Stated goal:
Starting at the line containing "obj.matrix_world = Matrix.Identity(4)", copy each line exactly, ending with the line containing "SENSOR = 36.0". Leave out everything else.

Data extract:
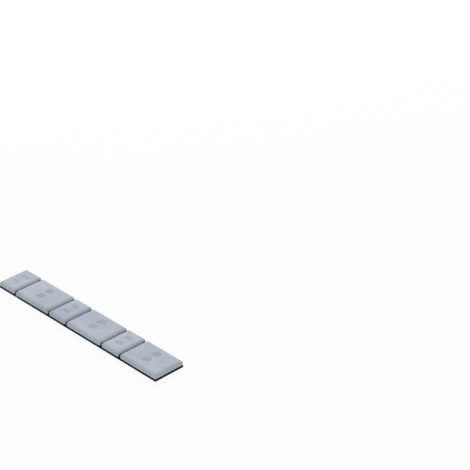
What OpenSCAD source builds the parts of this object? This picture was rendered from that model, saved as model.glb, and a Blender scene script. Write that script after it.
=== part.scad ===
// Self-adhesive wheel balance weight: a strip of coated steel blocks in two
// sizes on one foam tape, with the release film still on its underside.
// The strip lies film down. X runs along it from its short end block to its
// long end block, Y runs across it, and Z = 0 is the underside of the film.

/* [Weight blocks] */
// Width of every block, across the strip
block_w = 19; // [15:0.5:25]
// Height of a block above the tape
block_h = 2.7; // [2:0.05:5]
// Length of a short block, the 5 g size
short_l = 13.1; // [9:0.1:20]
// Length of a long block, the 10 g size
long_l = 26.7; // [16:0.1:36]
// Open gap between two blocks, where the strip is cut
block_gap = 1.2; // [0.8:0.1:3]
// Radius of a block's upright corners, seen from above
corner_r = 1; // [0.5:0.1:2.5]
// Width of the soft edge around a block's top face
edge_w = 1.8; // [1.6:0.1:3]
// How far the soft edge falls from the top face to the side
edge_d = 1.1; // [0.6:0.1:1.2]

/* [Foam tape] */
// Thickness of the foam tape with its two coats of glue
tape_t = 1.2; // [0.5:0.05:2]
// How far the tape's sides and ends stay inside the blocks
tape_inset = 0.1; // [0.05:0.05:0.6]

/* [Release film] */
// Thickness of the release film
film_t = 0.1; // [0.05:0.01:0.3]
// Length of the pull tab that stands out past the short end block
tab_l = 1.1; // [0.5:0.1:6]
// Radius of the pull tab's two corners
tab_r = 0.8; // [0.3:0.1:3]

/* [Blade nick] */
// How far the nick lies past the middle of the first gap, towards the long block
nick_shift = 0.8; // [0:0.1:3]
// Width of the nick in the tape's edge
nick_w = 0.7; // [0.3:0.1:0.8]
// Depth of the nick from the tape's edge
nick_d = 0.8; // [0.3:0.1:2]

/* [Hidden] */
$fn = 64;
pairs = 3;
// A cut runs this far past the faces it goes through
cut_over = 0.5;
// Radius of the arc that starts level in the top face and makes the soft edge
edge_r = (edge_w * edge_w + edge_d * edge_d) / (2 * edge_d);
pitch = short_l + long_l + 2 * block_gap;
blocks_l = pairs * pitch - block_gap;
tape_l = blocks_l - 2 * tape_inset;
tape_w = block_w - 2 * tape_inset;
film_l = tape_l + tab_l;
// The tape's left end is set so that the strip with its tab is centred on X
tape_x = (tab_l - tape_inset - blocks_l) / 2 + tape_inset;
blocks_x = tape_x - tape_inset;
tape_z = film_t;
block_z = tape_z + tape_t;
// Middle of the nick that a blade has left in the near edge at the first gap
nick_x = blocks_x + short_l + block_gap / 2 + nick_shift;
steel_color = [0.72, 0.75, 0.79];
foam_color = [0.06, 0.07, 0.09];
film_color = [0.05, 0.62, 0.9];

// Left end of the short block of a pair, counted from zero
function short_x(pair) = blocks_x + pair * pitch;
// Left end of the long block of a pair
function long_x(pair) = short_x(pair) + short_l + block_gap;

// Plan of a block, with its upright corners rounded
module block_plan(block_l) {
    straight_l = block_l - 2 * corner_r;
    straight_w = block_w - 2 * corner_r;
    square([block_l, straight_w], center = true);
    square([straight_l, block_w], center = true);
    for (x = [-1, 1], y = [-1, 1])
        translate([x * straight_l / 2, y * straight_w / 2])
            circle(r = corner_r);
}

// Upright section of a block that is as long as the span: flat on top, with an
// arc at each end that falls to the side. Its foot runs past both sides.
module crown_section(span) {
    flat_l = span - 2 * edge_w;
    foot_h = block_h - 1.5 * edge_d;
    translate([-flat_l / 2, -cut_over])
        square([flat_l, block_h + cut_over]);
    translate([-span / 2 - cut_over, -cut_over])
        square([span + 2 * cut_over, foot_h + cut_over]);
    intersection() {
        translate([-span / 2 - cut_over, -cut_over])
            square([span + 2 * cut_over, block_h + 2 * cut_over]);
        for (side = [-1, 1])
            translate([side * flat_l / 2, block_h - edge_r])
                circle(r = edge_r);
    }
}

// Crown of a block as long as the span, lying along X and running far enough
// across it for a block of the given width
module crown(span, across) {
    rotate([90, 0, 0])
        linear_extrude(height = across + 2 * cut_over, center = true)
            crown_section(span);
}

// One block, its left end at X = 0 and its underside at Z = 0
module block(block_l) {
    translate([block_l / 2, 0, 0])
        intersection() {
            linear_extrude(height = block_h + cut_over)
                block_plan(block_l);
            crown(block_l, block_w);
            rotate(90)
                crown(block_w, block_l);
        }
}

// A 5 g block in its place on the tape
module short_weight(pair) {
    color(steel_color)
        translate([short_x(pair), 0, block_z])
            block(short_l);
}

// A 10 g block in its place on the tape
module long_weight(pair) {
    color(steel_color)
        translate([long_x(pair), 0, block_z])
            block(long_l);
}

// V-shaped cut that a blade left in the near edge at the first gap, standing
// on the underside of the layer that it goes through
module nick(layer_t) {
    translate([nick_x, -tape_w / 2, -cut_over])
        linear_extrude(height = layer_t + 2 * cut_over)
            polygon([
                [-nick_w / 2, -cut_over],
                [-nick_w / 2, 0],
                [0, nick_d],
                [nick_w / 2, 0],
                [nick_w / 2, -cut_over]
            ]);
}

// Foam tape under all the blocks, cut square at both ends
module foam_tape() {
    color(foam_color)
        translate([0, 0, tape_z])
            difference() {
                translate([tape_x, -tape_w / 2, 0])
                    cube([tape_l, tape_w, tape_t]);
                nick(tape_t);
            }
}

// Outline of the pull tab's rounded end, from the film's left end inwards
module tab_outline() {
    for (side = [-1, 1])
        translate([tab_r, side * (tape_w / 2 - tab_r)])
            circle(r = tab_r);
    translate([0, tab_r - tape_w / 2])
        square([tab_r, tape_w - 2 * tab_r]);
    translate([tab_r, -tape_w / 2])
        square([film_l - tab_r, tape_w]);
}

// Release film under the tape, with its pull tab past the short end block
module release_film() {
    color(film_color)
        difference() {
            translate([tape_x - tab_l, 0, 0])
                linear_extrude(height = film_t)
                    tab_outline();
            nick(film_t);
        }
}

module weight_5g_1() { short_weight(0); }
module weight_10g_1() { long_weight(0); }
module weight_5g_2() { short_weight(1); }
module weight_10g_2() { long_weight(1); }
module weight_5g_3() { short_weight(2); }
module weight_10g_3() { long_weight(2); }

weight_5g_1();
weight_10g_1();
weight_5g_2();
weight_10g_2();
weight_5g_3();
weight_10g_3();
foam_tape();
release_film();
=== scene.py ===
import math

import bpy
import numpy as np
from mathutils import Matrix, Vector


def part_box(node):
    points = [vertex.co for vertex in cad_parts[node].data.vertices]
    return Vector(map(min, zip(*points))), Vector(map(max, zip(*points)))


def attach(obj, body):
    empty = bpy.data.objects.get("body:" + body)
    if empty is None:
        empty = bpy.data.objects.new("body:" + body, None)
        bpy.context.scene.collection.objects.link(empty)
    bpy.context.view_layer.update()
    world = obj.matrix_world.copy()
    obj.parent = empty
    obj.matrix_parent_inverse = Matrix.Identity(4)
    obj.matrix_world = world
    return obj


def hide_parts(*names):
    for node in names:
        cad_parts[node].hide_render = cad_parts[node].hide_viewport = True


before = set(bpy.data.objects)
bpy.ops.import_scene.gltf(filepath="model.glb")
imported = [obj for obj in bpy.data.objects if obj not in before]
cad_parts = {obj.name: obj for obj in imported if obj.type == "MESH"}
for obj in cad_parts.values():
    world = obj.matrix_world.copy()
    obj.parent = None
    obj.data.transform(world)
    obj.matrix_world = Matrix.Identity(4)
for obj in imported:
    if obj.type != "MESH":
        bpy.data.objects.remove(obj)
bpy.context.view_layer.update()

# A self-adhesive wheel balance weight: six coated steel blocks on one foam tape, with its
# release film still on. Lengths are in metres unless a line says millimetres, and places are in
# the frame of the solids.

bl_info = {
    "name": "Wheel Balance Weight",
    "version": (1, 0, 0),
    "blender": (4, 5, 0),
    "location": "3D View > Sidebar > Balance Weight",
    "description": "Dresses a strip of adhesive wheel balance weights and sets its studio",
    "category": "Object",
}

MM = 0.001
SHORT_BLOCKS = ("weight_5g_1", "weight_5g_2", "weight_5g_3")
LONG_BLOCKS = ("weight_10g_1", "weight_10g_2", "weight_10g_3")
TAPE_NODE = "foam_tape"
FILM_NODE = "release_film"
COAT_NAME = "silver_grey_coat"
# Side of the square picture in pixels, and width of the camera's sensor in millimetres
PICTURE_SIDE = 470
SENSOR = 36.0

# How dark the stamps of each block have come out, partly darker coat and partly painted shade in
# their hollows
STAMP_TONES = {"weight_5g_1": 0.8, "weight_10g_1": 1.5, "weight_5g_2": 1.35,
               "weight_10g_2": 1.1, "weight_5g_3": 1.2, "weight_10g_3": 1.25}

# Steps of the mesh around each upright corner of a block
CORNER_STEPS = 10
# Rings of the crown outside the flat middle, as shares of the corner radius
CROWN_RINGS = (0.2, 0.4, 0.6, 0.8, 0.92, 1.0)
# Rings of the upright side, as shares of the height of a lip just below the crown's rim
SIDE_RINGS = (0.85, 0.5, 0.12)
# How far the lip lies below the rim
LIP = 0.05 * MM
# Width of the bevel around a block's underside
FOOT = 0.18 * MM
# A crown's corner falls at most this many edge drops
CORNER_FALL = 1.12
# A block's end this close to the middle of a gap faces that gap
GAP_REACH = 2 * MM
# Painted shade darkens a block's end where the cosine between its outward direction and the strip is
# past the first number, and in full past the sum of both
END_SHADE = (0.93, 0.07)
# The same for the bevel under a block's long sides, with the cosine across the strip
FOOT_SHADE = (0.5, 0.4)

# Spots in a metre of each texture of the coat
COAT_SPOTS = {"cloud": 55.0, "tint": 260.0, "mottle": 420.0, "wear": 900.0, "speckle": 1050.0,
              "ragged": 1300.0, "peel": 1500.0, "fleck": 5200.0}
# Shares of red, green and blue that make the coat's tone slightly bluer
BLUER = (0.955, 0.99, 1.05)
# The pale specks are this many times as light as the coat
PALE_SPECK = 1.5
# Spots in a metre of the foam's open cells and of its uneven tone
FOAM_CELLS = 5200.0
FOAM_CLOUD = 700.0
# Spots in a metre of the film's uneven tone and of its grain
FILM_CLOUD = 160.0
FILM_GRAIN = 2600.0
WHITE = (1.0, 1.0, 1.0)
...
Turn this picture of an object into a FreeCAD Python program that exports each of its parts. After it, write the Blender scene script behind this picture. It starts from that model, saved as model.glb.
* * *
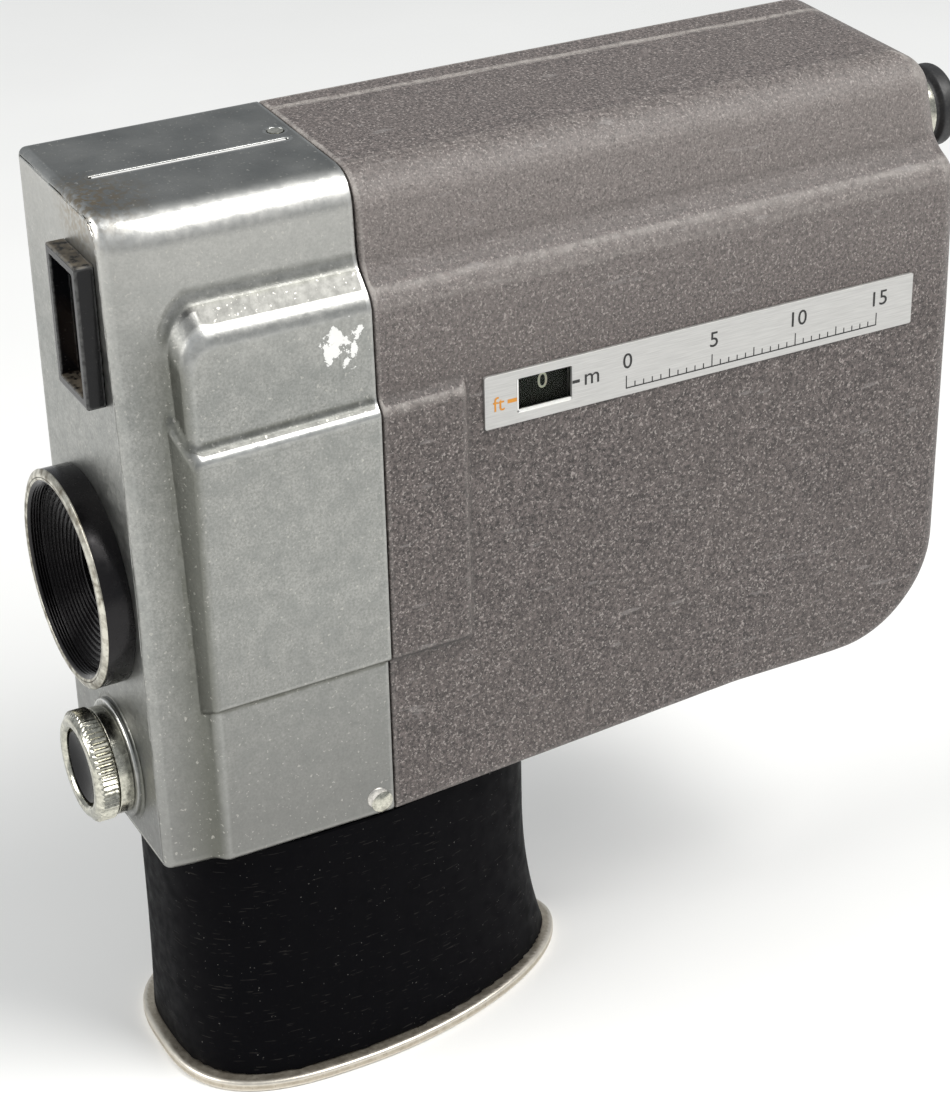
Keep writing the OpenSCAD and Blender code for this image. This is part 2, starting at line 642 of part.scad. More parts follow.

Full solution:
    obj.matrix_world = Matrix.Identity(4)
for obj in imported:
    if obj.type != "MESH":
        bpy.data.objects.remove(obj)
bpy.context.view_layer.update()

# A self-adhesive wheel balance weight: six coated steel blocks on one foam tape, with its
# release film still on. Lengths are in metres unless a line says millimetres, and places are in
# the frame of the solids.

bl_info = {
    "name": "Wheel Balance Weight",
    "version": (1, 0, 0),
    "blender": (4, 5, 0),
    "location": "3D View > Sidebar > Balance Weight",
    "description": "Dresses a strip of adhesive wheel balance weights and sets its studio",
    "category": "Object",
}

MM = 0.001
SHORT_BLOCKS = ("weight_5g_1", "weight_5g_2", "weight_5g_3")
LONG_BLOCKS = ("weight_10g_1", "weight_10g_2", "weight_10g_3")
TAPE_NODE = "foam_tape"
FILM_NODE = "release_film"
COAT_NAME = "silver_grey_coat"
# Side of the square picture in pixels, and width of the camera's sensor in millimetres
PICTURE_SIDE = 470
SENSOR = 36.0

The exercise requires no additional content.